¿Pensará que trabaja en un cuartel? ¿Se creerá cada mañana, al cruzar la puerta oficial, el general de los ejércitos victoriosos mientras las masas lo aclaman enfervorecidas? ¿Y en su casa, a la hora de comer, instruirá a sus hijos en el deber de alzar el culo para saludar, de guardar silencio mientras se saborea la sopa –¡sin sorber!–, de extender alfombras de cortesía a quienes tengan la feliz idea de visitarles? Cualquier cosa que me cuenten no alterará la alucinación que me produjo tamaña bajeza: el nuevo y flamante ministro de Administraciones Públicas, JJ Lucas, obliga a los ujieres a levantarse a su paso en señal de saludo, exige que se le acompañe hasta el coche oficial, y también que se extienda una alfombra roja de cortesía para las visitas. Total, que los ujieres del ministerio, entre levantarse para saludar y agacharse para extender alfombras, van a pasarse el día haciendo flexiones. Buena estrategia para mantener el cuerpo en forma. No dudéis que esta idea, si cala, será extendida al resto de ministerios.
Estamos en fase retro: recuperan con afán desmedido tradiciones ancestrales, no importa si esas tradiciones chocan con los riñones de un ordenanza, que al fin y al cabo son eso, riñones de ordenanza, de grupo "E", de baja estofa, de gente acostumbrada a ello, y natural que sus riñones no sufran, pues genéticamente están más que acostumbrados: para eso sirven las tradiciones, para forjar riñones, para endurecer pieles, para que la costumbre sana de levantarse al paso de un ministro se grabe en las neuronas hasta lograr que actúen como autómatas.

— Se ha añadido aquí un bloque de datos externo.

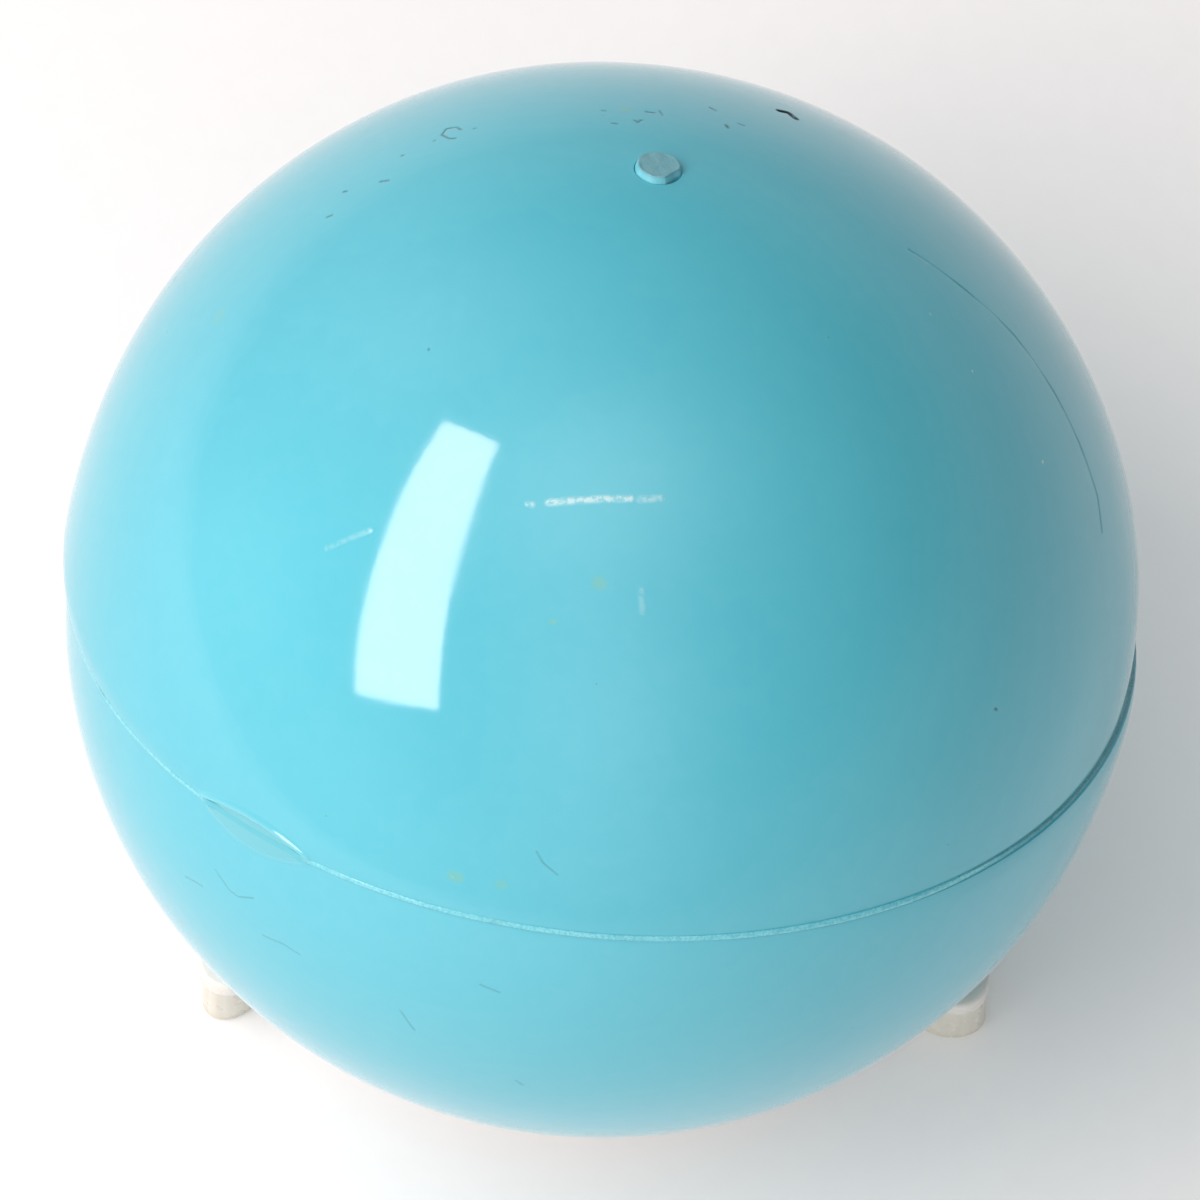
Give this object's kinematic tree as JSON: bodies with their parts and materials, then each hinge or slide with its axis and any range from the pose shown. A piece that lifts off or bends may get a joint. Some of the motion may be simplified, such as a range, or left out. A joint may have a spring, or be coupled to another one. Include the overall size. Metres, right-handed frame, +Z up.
{
  "type": "case opening friction ball",
  "caption": "Hollow soft rubber ball that grips and turns screw-down watch case backs, with a raised seam and a pole plug, resting loose on a three-footed plastic ring stand.",
  "frame": {"origin": "on the surface that the feet stand on, straight below the ball's centre", "axes": "+Z up; -Y towards the front, between the two front feet; +X to the right seen from the front"},
  "size_m": [0.0652, 0.0648, 0.0665],
  "materials": {
    "ball_rubber": "glossy soft rubber, turquoise all through, with fine scuffs and dust",
    "seam_rubber": "satin joint rubber, a little lighter than the ball",
    "plug_rubber": "satin cut rubber, a little greyer than the ball",
    "stand_plastic": "translucent off-white moulded plastic",
    "foot_plastic": "translucent cream moulded plastic with faint upright flow lines"
  },
  "bodies": {
    "stand": {"stand_ring": "stand_plastic", "front_left_foot": "foot_plastic", "front_right_foot": "foot_plastic", "rear_foot": "foot_plastic"},
    "plug": {"valve_plug": "plug_rubber"},
    "ball": {"ball_upper_half": "ball_rubber", "ball_lower_half": "ball_rubber", "seam_bead": "seam_rubber"}
  },
  "joints": [
    {"name": "ball_lift", "type": "slide", "parent": "stand", "child": "plug", "axis": [0, 0, 1], "range_m": [0, 0.08]},
    {"name": "ball_turn", "type": "hinge", "parent": "plug", "child": "ball", "pos_m": [0, 0, 0.034], "axis": [0.0867, 0.4677, 0.8796], "continuous": true}
  ]
}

Todo sea por el bien de la patria, por mantener el espíritu altivo y alerta, por evitar la distracción y la vida fácil, por sentir la satisfacción del deber cumplido, por reclamar la disciplina como motor de vida, por proponer la jerarquía como orden inmutable del mundo –¿alguien sabe de un ordenanza que llegue a ministro?–, por sentirse llamado a labores más importantes, y por considerar que esas labores requieren de simples y rutinarias normas de cortesía por parte de los otros, que exalten aún más si cabe la trascendencia de su tarea, mientras su excelentísima persona pisa las alfombras y mira de soslayo al ordenanza puesto en pie, con los zapatos brillantes de betún, por si se salta la norma y cazarlo en un descuido que le justifique una reacción de autoridad, intachable y firme al desaliento, pues insobornable como es ante la duda no le temblaría el pulso si le tocara mandar a casa a alguno de esos ordenanzas que se han propuesto provocarle llevando anillos en la oreja, pelos largos y caras de sueño, como si no supieran guardar las apariencias que su puesto de trabajo requiere, como si no se sintieran realizados por esa ocupación que diariamente deben agradecer al cielo, que tal y como están las cosas, no lo dudéis, tienen sustitutos de sobra.
Y al abrir la puerta de su despacho, un día cualquiera, alguien lo sorprenderá levantando también el culo de su asiento de ministro ante los que están por arriba de él: pues son los más vendidos los que antes venden a los otros, y los que aceptan sin rechistar la humillación los que más pronto se tornan humillantes. ¡Desgraciado señor ministro!
P.D.: No deseaba darles un respiro de mi tiempo a los fascistas. Pero no puedo menos que reconocer, en todo lo que estos días sucede a nuestro alrededor, el regreso del mito de Caín y Abel. Precisamente hoy, en un mundo conectado a placas de silicio, el mito se repite. No podemos deshacer su influjo. El hombre, como el jinete nocturno de la guerra, es cíclico. El chasquido mágico de sus herraduras sobre el polvo de la muerte le provoca una fatal atracción. Quimera infinita que mece nuestro insomnio de siglos sobre espejos rotos. Tiempos de miseria infinita.